- Film poster
- Directed by: Andy Capper
- Produced by: Codine Williams Justin Li
- Starring: Snoop Lion
- Cinematography: Nick Neofitidis Willie Toledo William Fairman
- Edited by: Bernardo Loyola Dave Gutt Emily Wilson Jared Perez
- Music by: Snoop Lion
- Production companies: Snoopadelic Films VICE Films
- Distributed by: VICE Films
- Release dates: September 7, 2012 (Toronto International Film Festival); March 21, 2013;
- Running time: 96 minutes
- Countries: United Kingdom United States
- Language: English

= Reincarnated (film) =

Reincarnated is a 2013 documentary film about the musician Snoop Dogg's explorations of reggae and Rastafari culture, and his transformation into Snoop Lion. It premiered at the Toronto International Film Festival on September 7, 2012, and was released to theaters March 21, 2013. It is a companion film to his 12th studio album, Reincarnated.
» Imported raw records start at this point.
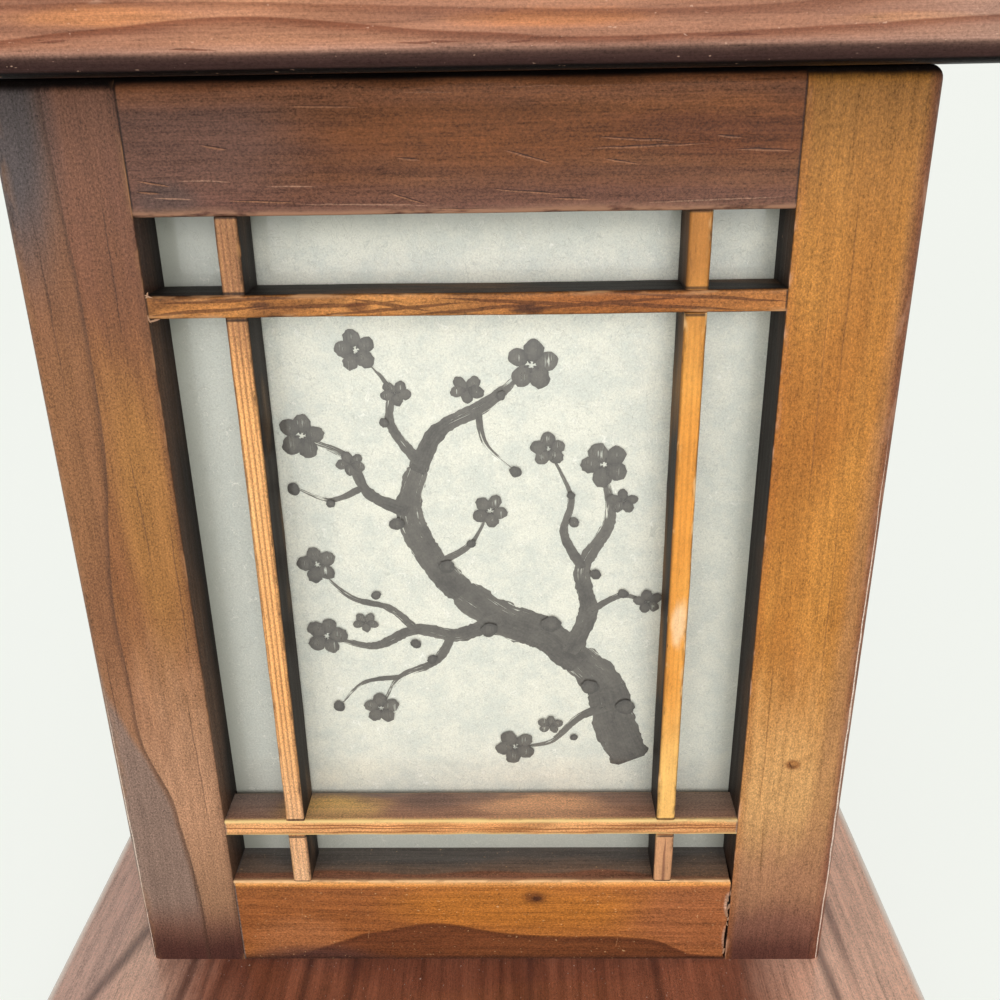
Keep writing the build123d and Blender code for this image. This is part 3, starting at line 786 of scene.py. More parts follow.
FRONT_LOWER_BAR = replace(
    BAR_WOOD, name="front_lower_bar_wood", light=(246, 182, 122), middle=(218, 150, 92), soot=(236, 222, 210),
    stain=(136, 112, 100), charring=2.2,
    over=(
        # Golden patches on the top face: the wood's colour, made lighter as painted light from above.
        Patch(1, (5, 112), (11, 30), (255, 190, 140), 0.95, 1.2),
        Patch(1, (5, 40), (11, 24), (255, 204, 122), 1, 1.2),
        Patch(1, (10, 74), (7, 13), (120, 96, 88), 0.85, 1.2),
        Band(2, 26, 18, (150, 130, 120), 0.8),
        Band(2, 140, 160, (150, 126, 110), 0.8),
    ),
    ring_depth=0.5, burnt_edges=0.1, rubbed=0.7,
    marks=(
        Band(1, 0.9, 2.2, (184, 124, 94), 0.9),
        Checks(0, LOWER_BAR_LINES, 0.45, (138, 76, 38), 0.8, core=0.2),
        Band(0, 1.9, 0.6, (176, 108, 66), 0.75),
    ),
    worn=(255, 220, 148), wear=0.95,
)
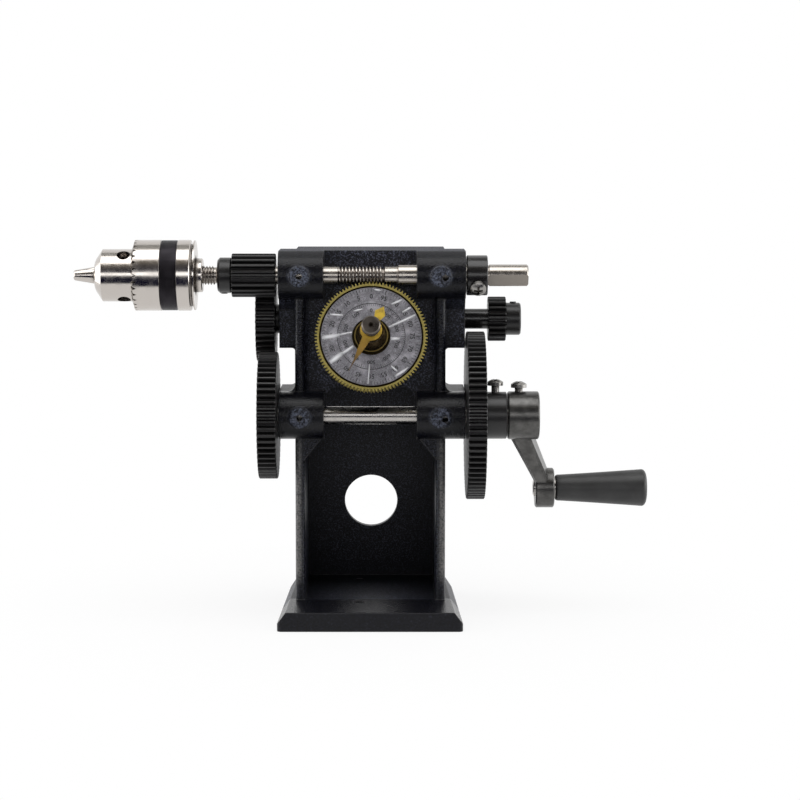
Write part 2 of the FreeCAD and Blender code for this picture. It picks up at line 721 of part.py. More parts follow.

The film was shot by Andy Capper of Vice Magazine.

==Background==
From the start, Snoop was known for his gangsta raps, G-funk beats, and reckless lifestyle. His popularity started back when he was a member of Death Row Records, where he released his debut album Doggystyle. The album sold more copies than any debut album ever had, making “Snoop Doggy Dogg” a well-known name. Though he was famous for being “gangsta,” Snoop had shown that he wanted peace as well; especially after he just missed a conviction for murder in 1996 which helped him further himself even more from all the conflict happening in the industry around that time. More recently, his peaceful and nonviolent state of mind became more evident, as he decided to begin participating the Rastafari faith, give himself a new name, and take on a new style of music.

==Plot==
As most of those who follow the Rastafari faith do, Snoop decided to go through a transformation into his new self; his new, Rastafari self. Reincarnated documents Snoop Dogg's transition into Snoop Lion, which involved him taking a trip to Jamaica to make a reggae album and discover more about the Rastafari faith. The documentary starts out by exploring Snoop's past; his time on Death Row Records, the loss of his friends Tupac and Nate Dogg, and the murder accusation. The focus then shifts to his spiritual journey and new style of music. While in Jamaica, Snoop collaborated with a few famous reggae artists, including Bunny Wailer and Diplo, to create the Reincarnated album, which focuses on love and nonviolence. Wailer was Snoop's guide throughout the trip, leading him through his journey into Rastafari. The film includes many intimate moments with Snoop, where he discusses his personal thoughts and reasons for becoming Rasta. The documentary also includes the heavy marijuana smoking in which Snoop participated, which is a common practice among Rastafari, and a common stereotype of how they practice their faith as well.

==Production==
The film was directed and produced by Andy Capper of Vice Magazine. Capper followed Snoop to Jamaica to record the transformation, and gathered intimate interview footage with him as well. Roughly 200 hours of footage was shot, which was then edited in a two-month span. The documentary was aired at SXSW and The Toronto International Film Festival in 2012.

==Cast==
- Dr. Dre
- Daz Dillinger
- Angela Hunte
- Ariel Rechtshaid
- Dre Skull
- Jahdan Blakkamoore
- Andrew aka Moon Bain
- Bunny Wailer
- Damian Marley
- Dave Dale and The Blue Mountain Coffee House Boys
- Sister Shirley Chung and Winston Martin
- The Alpha Boys
- Scaby Dread and the Dudus Family
- Cutty Corn
- Louis Farrakhan
- Shante Broadus
- Cori B.
- Maxine Stowe
- Stewart Copeland
- Diplo
- Snoop Dogg

==Reception==
In a review from The New York Times, writer Andy Webster states, “enlightenment isn’t as evident here as much as a woozy weariness, perhaps a long-term byproduct of being very, very stoned,” regarding the authenticity of Snoop's journey throughout the film. In a review from the Los Angeles Times, writer Mikael Wood explains that the documentary does not teach viewers anything new about Snoop, and that it seems like “just another component in the new album's marketing plan. In two other reviews by Shaka Griffith and Rich Cline, there was mention of lack of authenticity as well; neither could say if the transformation should really be taken seriously. After the film was released, Bunny Wailer made a statement where he indicted Snoop of “outright fraudulent use” of the Rastafari faith.